How many trips to the supermarket required? Mostly everything can be found fairly easy at a local supermarket and I think most good supermarkets are pretty good at keeping stocks of the few vegan specific products you may need with their 'health' products. On that note I was pleased to see that Mo and Shannon do not claim that this book is a 'health food' book, and while I'm sure most of the food can fit into a balanced healthy diet it isn't a book aimed at eating healthy. But yes you may have to venture to a vegan shops for some ingredients but I didn't need to.
How closely did your dishes resemble those in the book? I thought mine looked pretty spot on, however they did write in the book not to worry about plating the dishes in the same way they did for the book and to “put the food on the plate however you damn well please”  
Ease of readingVery easy to read and as you can see above written to be very accessible and with great humour.
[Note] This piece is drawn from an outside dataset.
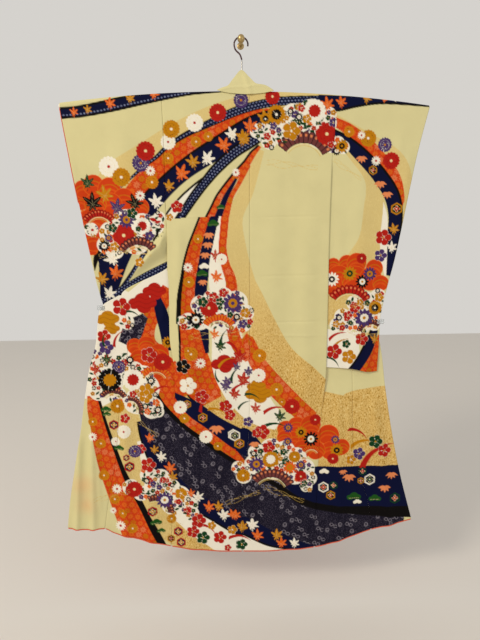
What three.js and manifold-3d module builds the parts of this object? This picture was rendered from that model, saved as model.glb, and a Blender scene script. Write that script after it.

Pretty on the coffee table or designed to be battered through overuse? My vegan friends all made an “ohhhhhh” sound when they saw the book, apparently the vegan community had been very excited about it and I think with good reason, it's a pretty great book that covers a variety of realistic to cook recipes covering a broad spectrum of flavours. Most of the recipes I looked at and thought “hmm that looks good” not 'that looks good for vegan food' but just good food I'd want to eat. And cook. It's a good cookbook. That happens to be vegan.